Excuse me, I just went to the Bahamas for a second. Steve Martin used to say something like that, back in the day, when a joke flopped or he lost his train of thought. I feel like getting it tattooed on my left arm, because apparently the “Peace is Every Step” on my right arm just isn't doing the trick. 

Unfortunately, I missed part of this past Friday, along with part of today; while my body was in Brooklyn and Manhattan, my mind was living in a fantasy world, mostly in early 2010 and early 2011. In reviewing my fantasies about the past, I found that I had made nearly all the wrong decisions. Fortunately, in my fantasies of the future I'm barely surviving, so I won't have as many chances as in the past to totally screw things up.

Oh, and during my sit this morning, Katy Perry's California Gurls kept popping back up. Just the chorus, the "Daisy Dukes, bikinis on top" part. Kenneth Folk has me noting everything now. Imagining sounds. Frustration. Imaging. Anger.

Huh? Glad you asked. Somehow I'd forgotten about this whole “present moment” thing. I was stressed about some work stuff on Friday and walked around inventing various scenarios where I'd really blown it, virtually ensuring that all my years of hard work would go into the toilet. It was pure fantasy. Oh, and I sold my scooter early last week, immediately feeling regret. I hadn't gotten enough money, I was wrong to want to buy a newer one, I shouldn't be riding a scooter in the first place, I could get killed, my children would grow up fatherless, and if I did manage to escape death, I'd probably regret whatever I bought the minute I rolled it out of the showroom.

Then I sold my motorcycle, regretted it, and got even more annoyed when the guy backed out of the deal. It's on eBay now if you're interested. Who knows how I'll feel about you buying it.

And then Sunday's rain brought another flood to our laundry room; I was sure it was a sign our house was falling to pieces.

I called a friend and told him what was happening; I knew my thinking was awry, but logic-ing myself out of it wasn't doing the trick. He reminded me that I'd recently sent him Tolle's The Power of Now––an Oprah-approved mindfulness primer for those who might be frightened by the label “Buddhist”––and I was hardly being in the now as I was talking to him. Where are you, man? he said. I was somewhere in 2011, with occasional leaps back to early '10 and late '09. So I stood there on Sixth Avenue, listening to the traffic, feeling the breeze on my skin, following my breath for a moment. Got it! Wait. Shit. I'm not in the present moment. I really should be in the present moment. Crap. How'd I get into this mess in the first place? If I just stare at the spreadsheets enough, I'll feel better.

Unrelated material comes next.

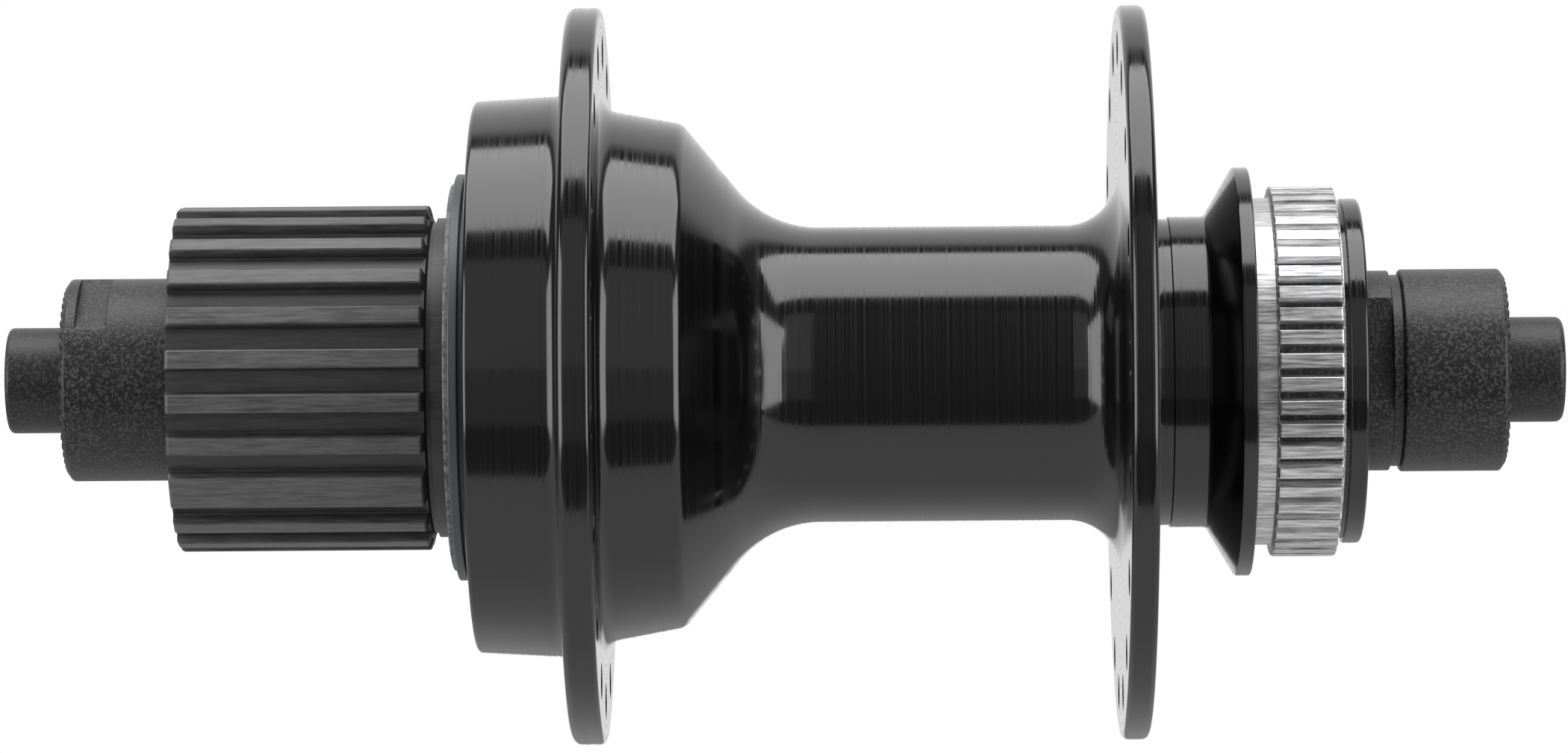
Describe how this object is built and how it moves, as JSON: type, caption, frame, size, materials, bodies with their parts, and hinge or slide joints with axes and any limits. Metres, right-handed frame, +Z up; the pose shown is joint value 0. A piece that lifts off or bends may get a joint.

I know it's bullshit but I allow myself to believe it for a moment. And then that moment gets hooked onto another moment, and five minutes later I'm back in the Bahamas.

Kenneth reminds me to note my thoughts, feelings, and sensations both on and off the cushion. Panicking, I said. Tension. Numbness. Aversion. Itching.  If I notice them, I won't identify with them. But instead I try to analyze my way out. There's really nothing to worry about, I say, going over numbers in my head, looking for possible answers and courses of action. I'm totally identified with the discursive thought train, and I'm having a hard time just remembering to stop.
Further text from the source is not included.